Ph.D. University of Washington
Discourse Analysis, Forensic Linguistics
Office: Wilson 2-269
Office Hours: TBD
My primary research interest lies in the analysis of trial attorney discourse—whether spoken in the courtroom (witness examination, statements and arguments, sidebar sessions) or written (historical attorney self-representations, trial advocacy treatises, apologias for the adversarial system). I am especially interested in the linguistic and discursive structures underlying the rhetorical work of lawyers in a range of contexts.
I have also developed expertise in the forensic linguistic analysis of text, both written and transcribed. In this domain, I have provided professional expert opinions on such linguistic issues as the comprehensibility of employee benefit explanations, ambiguity in insurance contracts, and the effectiveness of communication between police officers and traffic law violators.
At MSU, I teach courses in linguistics, rhetoric, and writing.
Selected Recent Publications
2013: Roger Shuy [biography]. In Chapelle, Carol (ed.), The Encyclopedia of Applied Linguistics, six volumes. Oxford: Wiley-Blackwell.
2011: The Multifunctionality of Discourse Operator Okay: Evidence from a Police Interview. Journal of Pragmatics 43:14, 3291-3315.
2011: Writing the Discursive Proto-Culture of Modern Anglo-American Trial Advocacy: Edward William Cox’s The Advocate. American Journal of Legal History 51:2, 333-58.

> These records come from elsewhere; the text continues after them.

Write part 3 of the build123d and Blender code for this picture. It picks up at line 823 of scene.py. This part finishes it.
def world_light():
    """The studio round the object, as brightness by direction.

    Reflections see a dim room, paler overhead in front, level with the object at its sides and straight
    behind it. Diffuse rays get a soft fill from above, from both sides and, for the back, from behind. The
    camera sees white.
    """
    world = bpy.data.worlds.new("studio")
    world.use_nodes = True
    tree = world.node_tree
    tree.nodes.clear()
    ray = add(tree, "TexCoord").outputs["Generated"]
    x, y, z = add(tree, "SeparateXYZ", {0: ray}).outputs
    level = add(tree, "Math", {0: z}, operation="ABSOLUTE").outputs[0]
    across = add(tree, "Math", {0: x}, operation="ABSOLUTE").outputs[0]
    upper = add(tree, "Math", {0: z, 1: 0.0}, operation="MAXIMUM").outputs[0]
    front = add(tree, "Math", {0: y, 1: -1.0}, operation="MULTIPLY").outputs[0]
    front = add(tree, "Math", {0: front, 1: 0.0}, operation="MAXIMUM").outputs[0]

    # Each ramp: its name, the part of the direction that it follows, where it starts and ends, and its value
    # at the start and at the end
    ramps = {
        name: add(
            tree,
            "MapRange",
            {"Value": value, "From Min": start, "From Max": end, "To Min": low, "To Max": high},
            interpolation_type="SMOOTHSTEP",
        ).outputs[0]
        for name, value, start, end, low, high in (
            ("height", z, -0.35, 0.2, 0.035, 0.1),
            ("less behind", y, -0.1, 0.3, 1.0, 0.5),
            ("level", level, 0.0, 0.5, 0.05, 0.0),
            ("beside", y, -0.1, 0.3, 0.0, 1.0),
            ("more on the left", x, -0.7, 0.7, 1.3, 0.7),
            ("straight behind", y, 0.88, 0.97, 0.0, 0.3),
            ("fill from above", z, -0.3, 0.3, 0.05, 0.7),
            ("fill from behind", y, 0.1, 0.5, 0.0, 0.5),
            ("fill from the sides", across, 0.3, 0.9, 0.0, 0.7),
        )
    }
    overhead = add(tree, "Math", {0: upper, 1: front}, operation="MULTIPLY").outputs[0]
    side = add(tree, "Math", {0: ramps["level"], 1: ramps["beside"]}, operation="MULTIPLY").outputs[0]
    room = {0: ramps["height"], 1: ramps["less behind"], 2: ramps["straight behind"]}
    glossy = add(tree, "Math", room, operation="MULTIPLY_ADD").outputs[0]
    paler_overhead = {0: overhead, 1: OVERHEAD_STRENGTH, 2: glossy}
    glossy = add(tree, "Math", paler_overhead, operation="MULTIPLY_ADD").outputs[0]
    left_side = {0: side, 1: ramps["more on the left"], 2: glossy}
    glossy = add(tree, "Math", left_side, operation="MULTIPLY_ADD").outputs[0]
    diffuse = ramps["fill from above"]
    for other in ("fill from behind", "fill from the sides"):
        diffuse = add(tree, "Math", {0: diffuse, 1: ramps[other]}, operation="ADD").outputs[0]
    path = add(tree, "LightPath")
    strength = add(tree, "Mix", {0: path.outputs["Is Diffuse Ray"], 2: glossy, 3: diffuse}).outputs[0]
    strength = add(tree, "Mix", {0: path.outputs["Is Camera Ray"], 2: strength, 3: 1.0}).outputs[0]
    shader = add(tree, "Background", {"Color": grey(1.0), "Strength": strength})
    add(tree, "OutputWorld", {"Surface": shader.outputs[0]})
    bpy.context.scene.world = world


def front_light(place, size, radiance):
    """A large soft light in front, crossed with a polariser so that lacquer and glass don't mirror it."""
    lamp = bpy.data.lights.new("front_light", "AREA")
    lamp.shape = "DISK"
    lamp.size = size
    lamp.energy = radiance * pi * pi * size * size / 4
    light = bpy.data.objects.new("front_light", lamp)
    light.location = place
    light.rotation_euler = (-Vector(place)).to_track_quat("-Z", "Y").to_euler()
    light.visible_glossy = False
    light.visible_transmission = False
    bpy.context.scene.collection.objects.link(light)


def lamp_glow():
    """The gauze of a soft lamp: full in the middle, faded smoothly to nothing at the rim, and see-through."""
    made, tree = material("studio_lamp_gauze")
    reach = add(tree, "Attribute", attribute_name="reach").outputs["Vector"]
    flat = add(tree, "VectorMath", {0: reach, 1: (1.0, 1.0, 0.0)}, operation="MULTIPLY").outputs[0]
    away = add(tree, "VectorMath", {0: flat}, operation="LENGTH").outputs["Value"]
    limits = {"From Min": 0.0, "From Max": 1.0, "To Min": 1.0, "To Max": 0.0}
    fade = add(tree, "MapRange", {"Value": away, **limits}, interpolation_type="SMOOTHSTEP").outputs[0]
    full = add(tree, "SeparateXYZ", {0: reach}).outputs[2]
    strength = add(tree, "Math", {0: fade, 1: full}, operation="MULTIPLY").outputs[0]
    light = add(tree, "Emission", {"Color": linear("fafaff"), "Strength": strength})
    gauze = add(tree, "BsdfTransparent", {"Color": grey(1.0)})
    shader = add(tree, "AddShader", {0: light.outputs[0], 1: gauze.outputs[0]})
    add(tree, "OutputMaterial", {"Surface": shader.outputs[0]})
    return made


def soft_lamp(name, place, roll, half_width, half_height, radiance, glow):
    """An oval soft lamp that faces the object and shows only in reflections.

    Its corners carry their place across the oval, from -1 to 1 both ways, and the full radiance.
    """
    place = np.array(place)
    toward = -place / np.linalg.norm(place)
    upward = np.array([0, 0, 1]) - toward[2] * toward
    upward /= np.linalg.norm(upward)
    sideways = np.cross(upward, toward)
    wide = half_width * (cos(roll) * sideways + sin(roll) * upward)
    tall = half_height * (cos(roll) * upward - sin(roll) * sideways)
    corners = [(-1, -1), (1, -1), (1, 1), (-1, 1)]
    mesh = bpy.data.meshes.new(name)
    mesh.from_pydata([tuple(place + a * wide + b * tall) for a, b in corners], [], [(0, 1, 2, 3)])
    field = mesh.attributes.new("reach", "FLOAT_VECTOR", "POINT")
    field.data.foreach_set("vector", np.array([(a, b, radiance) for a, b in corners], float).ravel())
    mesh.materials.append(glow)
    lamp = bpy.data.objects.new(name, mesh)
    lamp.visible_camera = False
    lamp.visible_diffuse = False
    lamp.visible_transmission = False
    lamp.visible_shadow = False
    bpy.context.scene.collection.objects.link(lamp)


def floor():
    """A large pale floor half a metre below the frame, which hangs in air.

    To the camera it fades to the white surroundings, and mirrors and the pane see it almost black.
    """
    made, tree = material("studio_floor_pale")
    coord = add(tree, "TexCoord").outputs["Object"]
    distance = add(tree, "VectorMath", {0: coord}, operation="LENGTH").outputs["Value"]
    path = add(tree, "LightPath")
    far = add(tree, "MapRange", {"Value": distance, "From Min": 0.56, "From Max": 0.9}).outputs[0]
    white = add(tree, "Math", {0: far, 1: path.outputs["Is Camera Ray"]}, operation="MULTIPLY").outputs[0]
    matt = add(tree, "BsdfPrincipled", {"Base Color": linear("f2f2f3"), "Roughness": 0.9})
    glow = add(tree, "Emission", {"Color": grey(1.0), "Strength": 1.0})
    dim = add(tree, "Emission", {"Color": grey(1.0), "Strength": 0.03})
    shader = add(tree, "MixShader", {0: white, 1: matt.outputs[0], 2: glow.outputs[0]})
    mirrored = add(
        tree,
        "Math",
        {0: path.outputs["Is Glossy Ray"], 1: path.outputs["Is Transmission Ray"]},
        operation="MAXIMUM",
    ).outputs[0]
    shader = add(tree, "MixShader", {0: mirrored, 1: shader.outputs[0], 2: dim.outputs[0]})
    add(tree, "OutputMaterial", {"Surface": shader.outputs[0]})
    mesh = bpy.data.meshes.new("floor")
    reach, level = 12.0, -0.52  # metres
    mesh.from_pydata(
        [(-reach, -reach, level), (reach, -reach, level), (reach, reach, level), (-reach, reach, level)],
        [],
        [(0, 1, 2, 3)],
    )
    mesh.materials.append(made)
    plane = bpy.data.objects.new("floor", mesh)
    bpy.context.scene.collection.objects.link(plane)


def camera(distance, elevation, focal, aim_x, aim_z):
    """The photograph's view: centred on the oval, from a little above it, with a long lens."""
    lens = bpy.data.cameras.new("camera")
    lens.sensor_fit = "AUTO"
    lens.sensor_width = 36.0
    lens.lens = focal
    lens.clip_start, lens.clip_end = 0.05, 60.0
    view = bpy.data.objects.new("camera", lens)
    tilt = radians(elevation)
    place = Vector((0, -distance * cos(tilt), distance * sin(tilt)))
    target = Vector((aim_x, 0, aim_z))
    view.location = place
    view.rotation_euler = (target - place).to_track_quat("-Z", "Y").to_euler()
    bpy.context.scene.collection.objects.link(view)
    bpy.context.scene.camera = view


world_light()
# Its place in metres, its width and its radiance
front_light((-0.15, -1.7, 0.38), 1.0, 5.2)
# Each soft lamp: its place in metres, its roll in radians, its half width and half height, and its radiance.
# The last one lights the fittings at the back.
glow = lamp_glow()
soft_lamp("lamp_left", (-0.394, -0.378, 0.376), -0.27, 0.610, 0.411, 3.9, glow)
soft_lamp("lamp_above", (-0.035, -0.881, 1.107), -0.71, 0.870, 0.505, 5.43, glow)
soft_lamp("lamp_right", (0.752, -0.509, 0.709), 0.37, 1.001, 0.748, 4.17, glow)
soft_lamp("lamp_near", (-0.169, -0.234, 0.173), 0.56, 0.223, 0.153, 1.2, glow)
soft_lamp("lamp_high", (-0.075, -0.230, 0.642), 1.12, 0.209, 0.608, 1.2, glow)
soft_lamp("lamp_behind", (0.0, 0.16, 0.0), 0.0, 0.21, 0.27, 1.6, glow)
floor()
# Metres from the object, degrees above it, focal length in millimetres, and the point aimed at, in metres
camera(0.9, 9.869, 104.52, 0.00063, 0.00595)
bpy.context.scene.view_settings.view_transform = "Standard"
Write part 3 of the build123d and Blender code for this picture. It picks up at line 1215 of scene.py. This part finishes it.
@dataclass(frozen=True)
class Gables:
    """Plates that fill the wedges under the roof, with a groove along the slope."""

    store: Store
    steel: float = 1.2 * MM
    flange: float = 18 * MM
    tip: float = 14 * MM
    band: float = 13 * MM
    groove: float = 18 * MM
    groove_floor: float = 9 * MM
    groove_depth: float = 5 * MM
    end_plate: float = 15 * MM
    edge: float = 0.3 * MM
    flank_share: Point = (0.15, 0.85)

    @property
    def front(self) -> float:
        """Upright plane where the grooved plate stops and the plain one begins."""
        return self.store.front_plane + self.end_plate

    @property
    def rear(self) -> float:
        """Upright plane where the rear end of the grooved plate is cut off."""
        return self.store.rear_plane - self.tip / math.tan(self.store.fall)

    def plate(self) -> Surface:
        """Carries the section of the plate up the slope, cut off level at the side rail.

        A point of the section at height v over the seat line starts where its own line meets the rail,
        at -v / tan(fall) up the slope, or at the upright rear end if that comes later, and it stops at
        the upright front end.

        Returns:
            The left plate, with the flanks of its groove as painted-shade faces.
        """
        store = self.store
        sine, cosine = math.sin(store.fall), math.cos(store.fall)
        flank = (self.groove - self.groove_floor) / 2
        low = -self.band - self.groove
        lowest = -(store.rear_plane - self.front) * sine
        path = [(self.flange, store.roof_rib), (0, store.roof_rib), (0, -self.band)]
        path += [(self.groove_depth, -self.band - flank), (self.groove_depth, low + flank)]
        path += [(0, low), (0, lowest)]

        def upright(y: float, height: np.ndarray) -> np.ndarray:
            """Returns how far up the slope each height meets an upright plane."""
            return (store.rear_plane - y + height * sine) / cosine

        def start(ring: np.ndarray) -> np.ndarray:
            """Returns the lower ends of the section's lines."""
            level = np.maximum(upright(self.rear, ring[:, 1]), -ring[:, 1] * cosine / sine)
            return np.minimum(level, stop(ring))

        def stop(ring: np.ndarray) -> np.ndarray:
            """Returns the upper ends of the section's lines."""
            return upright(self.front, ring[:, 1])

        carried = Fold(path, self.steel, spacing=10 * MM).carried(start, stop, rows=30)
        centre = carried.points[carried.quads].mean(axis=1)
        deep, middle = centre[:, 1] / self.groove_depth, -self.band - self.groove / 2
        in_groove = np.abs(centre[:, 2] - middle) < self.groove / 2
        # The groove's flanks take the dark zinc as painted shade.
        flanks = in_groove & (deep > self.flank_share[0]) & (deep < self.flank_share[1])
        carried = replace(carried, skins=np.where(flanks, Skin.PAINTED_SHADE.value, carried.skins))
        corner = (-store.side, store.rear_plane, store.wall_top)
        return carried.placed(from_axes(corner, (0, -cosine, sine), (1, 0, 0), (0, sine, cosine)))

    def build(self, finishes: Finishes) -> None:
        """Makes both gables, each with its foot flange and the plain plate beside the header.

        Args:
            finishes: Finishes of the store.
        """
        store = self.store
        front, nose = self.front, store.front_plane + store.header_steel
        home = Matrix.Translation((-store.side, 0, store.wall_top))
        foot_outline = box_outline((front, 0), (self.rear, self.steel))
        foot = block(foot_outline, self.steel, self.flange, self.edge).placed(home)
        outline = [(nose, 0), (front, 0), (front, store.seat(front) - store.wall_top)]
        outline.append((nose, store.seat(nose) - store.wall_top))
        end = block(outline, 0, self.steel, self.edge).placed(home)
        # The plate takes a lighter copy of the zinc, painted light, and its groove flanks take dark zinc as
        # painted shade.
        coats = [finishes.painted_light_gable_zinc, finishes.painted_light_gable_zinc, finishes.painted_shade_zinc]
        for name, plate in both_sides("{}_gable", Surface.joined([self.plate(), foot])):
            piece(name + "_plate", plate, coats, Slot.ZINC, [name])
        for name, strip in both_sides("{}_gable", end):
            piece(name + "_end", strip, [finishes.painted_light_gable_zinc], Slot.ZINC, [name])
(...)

I am currently at work on a book project for Oxford University Press that traces the discursive history of English advocacy advice materials for trial attorneys from their nascent roots in the early 1600s to their prototypical realization in the mid-to-late 19th century. The purpose of the project is to better understand how trial lawyers came to conceptualize and communicate intraprofessionally the values, priorities, strategies, and tactics of courtroom advocacy in the rapidly developing Anglo-American adversarial justice system.